Former CIA officer Valerie Plame running for Congress in New Mexico

By Tim Reid

LOS ANGELES (Reuters) - Valerie Plame, a former U.S. intelligence officer whose cover was blown by officials in the administration of former President George W. Bush in the run-up to the Iraq War, said on Thursday she would run as a Democrat for an open U.S. Congress seat in New Mexico.

Plame is seeking New Mexico's 3rd congressional district seat, which is being vacated by Democratic Representative Ben Ray Luján, who is making a bid for the U.S. Senate.

Plame moved to the state after a 2003 scandal involving the Bush administration destroyed her career as an undercover operative for the Central Intelligence Agency (CIA).

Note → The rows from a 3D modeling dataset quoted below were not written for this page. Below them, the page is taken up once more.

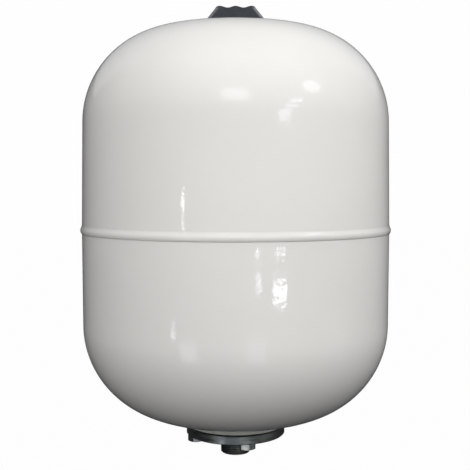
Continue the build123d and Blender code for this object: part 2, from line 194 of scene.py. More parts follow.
cover_base_half = 26.8 * MM
cover_rim_half = 16.3 * MM
cover_rise = 12.6 * MM
cover_skirt = 2.4 * MM
cover_wall = 1.8 * MM
cover_rim_wall = 1.7 * MM
cover_corner = 5 * MM
cover_rim_corner = 3.2 * MM
cover_least_corner = 0.4 * MM
cover_dip_depth = 1.7 * MM
cover_dip_offset = 6.8 * MM
cover_top_drop = 2.4 * MM
cover_plate = 1.6 * MM
cover_gap = 0.15 * MM
cover_sleeve_inner = 9.06 * MM
cover_sleeve_wall = 1.4 * MM
cover_sleeve_clearance = 0.6 * MM
cover_sleeve_chamfer = 0.3 * MM
cover_sleeve_root = 0.6 * MM
cover_gusset_depth = 5 * MM
cover_rib = 1.2 * MM
cover_rib_chamfer = 0.3 * MM
cover_rib_overlap = 0.3 * MM
cover_roof_edge = 0.5 * MM
cover_roof_corner = 2.2 * MM
cover_edge = 0.45 * MM


def crown_depth(taper):
    """How far a crown's centre lies beyond the height where its knuckle starts."""
    offset = vessel_radius - taper - knuckle_radius
    return math.sqrt((crown_radius - knuckle_radius) ** 2 - offset**2)


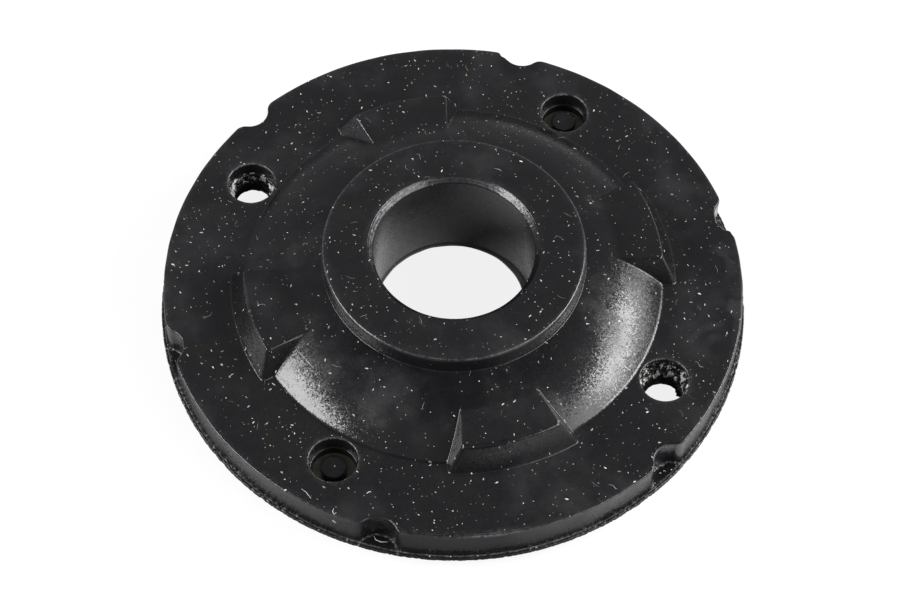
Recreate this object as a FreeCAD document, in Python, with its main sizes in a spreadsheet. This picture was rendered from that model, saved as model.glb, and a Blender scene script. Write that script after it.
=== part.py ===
import FreeCAD, Part

import math
import os

import Sketcher

# Radiator mount: a round rubber moulding with a steel plate bonded into its underside.
# Origin: centre of the spigot's foot. +Z runs up the bore, and two lugs lie on the X axis.
# Lengths are in millimetres and angles in degrees.

SIZES = {
    # flange of the moulding, and the lip round the foot of its rim
    "rim_diameter": 120.0,
    "flange_rubber": 5.65,
    "lip_overhang": 0.95,
    "lip_height": 1.1,
    # plate let into the flange's underside, inside the rim
    "plate_thickness": 2.8,
    "plate_edge_cover": 4.0,
    "bolt_hole_diameter": 7.7,
    "bolt_count": 2,
    "first_bolt_angle": 135.0,
    # bore, boss above the dome and spigot through the plate
    "bore_diameter": 33.0,
    "bore_chamfer": 1.2,
    "boss_diameter": 54.0,
    "boss_rise": 4.3,
    "boss_edge_radius": 0.8,
    "spigot_diameter": 44.0,
    "spigot_drop": 3.8,
    "spigot_chamfer": 1.0,
    # domed shoulder between the flange and the boss
    "dome_diameter": 86.7,
    "dome_rise": 7.9,
    "dome_arc_radius": 36.0,
    # lugs on the shoulder
    "lug_count": 4,
    "lug_rise": 5.8,
    "lug_outer_diameter": 86.1,
    "lug_root_setback": 3.5,
    "lug_span": 27.0,
    "lug_draft": 27.0,
    "lug_edge_radius": 0.4,
    # notches in the rim
    "notch_count": 6,
    "notch_depth": 2.6,
    "notch_radius": 4.0,
    "notch_mouth_radius": 2.5,
    # holes that the stepped pins leave where they hold the plate in the mould
    "pin_count": 4,
    "pin_inset": 11.0,
    "first_pin_angle": 45.0,
    "pin_diameter": 9.9,
    "pin_tip_diameter": 9.2,
    "pin_step_depth": 3.5,
}

WORKED_OUT = {
    "plate_top": "spigot_drop + plate_thickness",
    "plate_diameter": "rim_diameter - 2 * plate_edge_cover",
    "pin_circle_diameter": "rim_diameter - 2 * pin_inset",
    "lip_top": "spigot_drop + lip_height",
    "flange_top": "plate_top + flange_rubber",
    "lug_top": "flange_top + lug_rise",
    "crown_top": "flange_top + dome_rise",
    "boss_top": "crown_top + boss_rise",
    # inside the dome, clear of the boss's wall
    "lug_root_diameter": "boss_diameter + 2 * lug_root_setback",
}

doc = FreeCAD.newDocument("radiator_mount")
sheet = doc.addObject("Spreadsheet::Sheet", "Sizes")
cells = {alias: str(value) for alias, value in SIZES.items()}
cells.update({alias: "=" + formula for alias, formula in WORKED_OUT.items()})
for row, (alias, content) in enumerate(cells.items(), start=1):
    sheet.set(f"A{row}", alias)
    sheet.set(f"B{row}", content)
    sheet.setAlias(f"B{row}", alias)
    doc.recompute()


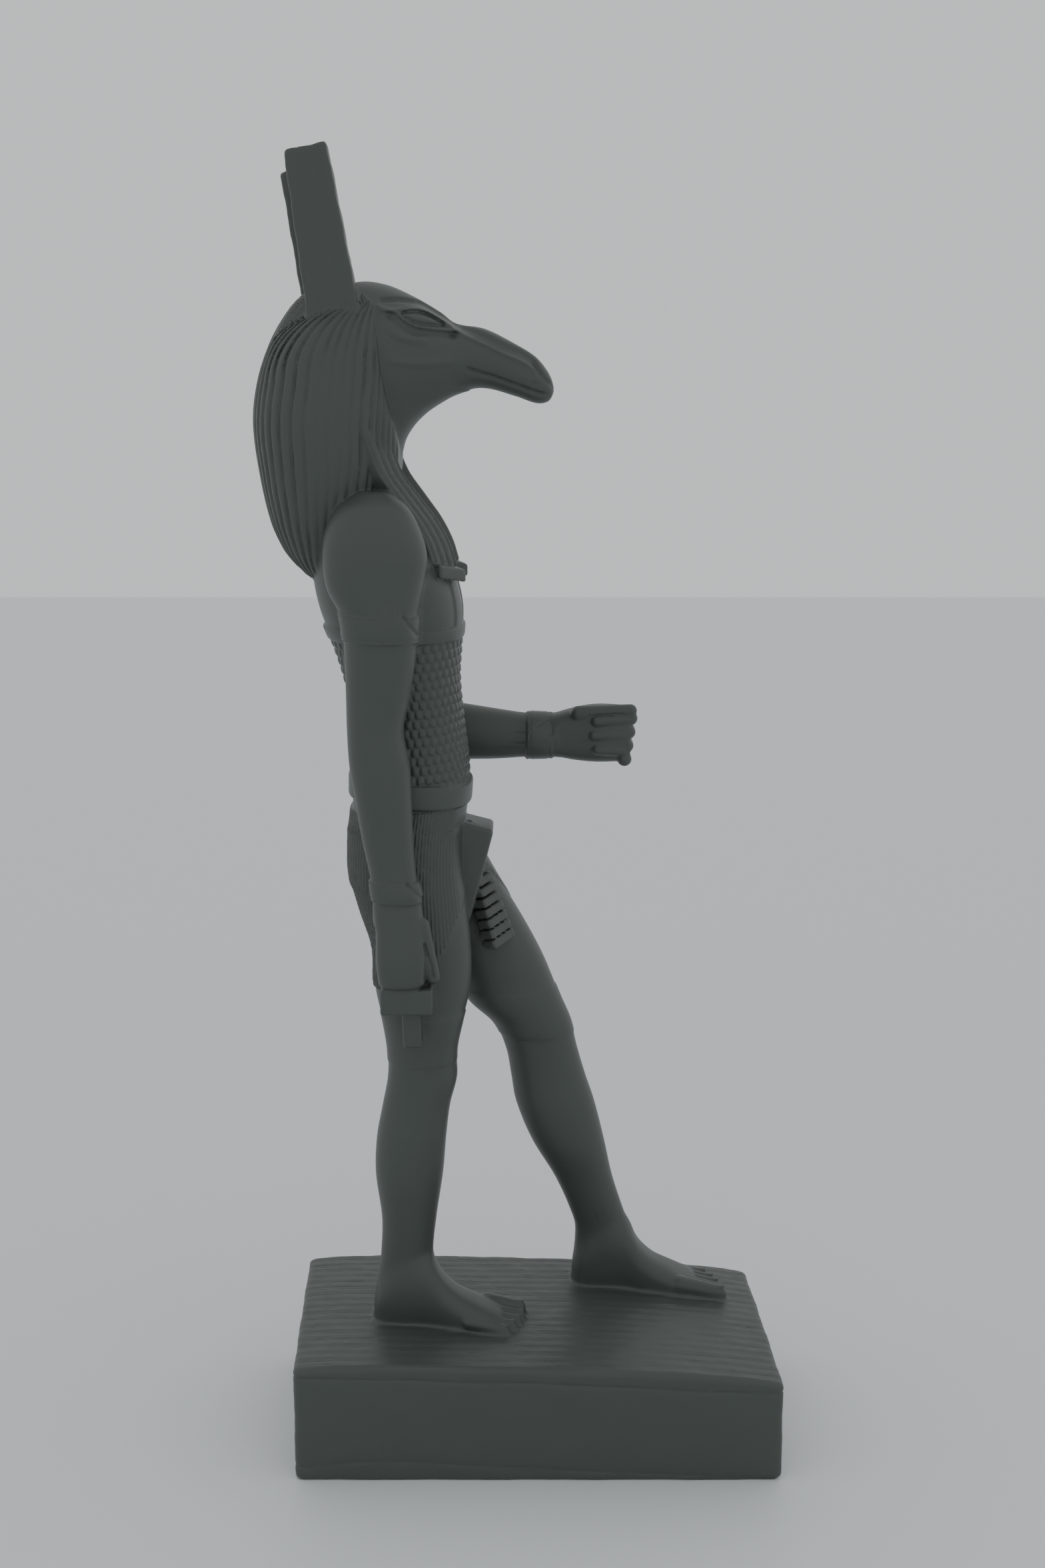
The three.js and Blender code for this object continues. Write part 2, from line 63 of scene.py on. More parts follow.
def smooth_rows(rows, at):
    """The columns of a table at the places given, on a smooth curve through its rows."""
    rows = np.array(rows, float)
    where = rows[:, 0]
    values = rows[:, 1:]
    slopes = np.empty_like(values)
    slopes[1:-1] = (values[2:] - values[:-2]) / (where[2:] - where[:-2])[:, None]
    slopes[0] = (values[1] - values[0]) / (where[1] - where[0])
    slopes[-1] = (values[-1] - values[-2]) / (where[-1] - where[-2])
    i = np.clip(np.searchsorted(where, at) - 1, 0, len(where) - 2)
    span = (where[i + 1] - where[i])[:, None]
    t = np.clip((at - where[i])[:, None] / span, 0, 1)
    return (
        (2 * t**3 - 3 * t**2 + 1) * values[i]
        + (t**3 - 2 * t**2 + t) * span * slopes[i]
        + (3 * t**2 - 2 * t**3) * values[i + 1]
        + (t**3 - t**2) * span * slopes[i + 1]
    ).T


def smooth_min(a, b, blend):
    h = np.maximum(blend - np.abs(a - b), 0) / blend
    return np.minimum(a, b) - h * h * (blend / 4)


def smooth_max(a, b, blend):
    return -smooth_min(-a, -b, blend)


def smooth_step(low, high, value):
    t = np.clip((value - low) / (high - low), 0, 1)
    return t * t * (3 - 2 * t)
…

"My career in the CIA was cut short by partisan politics, but I’m not done serving our country," she said in a statement. "We need more people in Congress with the courage to stand up for what’s right."

She said her priorities as a candidate would include access to health care and the rising cost of prescription drugs.

Plame joins a growing primary field for the seat, which represents a heavily Democratic district. Three other candidates have announced their bids, and more are expected to follow.

Plame, while working undercover for the CIA, had recommended that the Bush administration send her then-husband, former diplomat Joseph Wilson, to Niger to investigate claims that former Iraqi dictator Saddam Hussein had tried to buy uranium for use in the production of weapons of mass destruction.

The Bush administration was attempting to find evidence that Saddam possessed the weapons to justify its planned invasion of Iraq.

Wilson then published an op-ed in The New York Times, entitled "What I Didn't Find in Niger," casting doubt on the Bush administration's rationale for the looming war.

That triggered a fierce backlash from Bush officials.

In private briefings to journalists, I. Lewis "Scooter" Libby, a senior aide to then-Vice President Dick Cheney, outed Plame as the person who had recommended Wilson for the trip, a move that led to her cover being blown.

Libby was later convicted of lying to a grand jury. Bush commuted his sentence, and Republican President Donald Trump pardoned Libby last year.

Plame said she moved to New Mexico "the day after Vice President Cheney’s chief aide Scooter Libby was convicted for his role in outing my true CIA identity."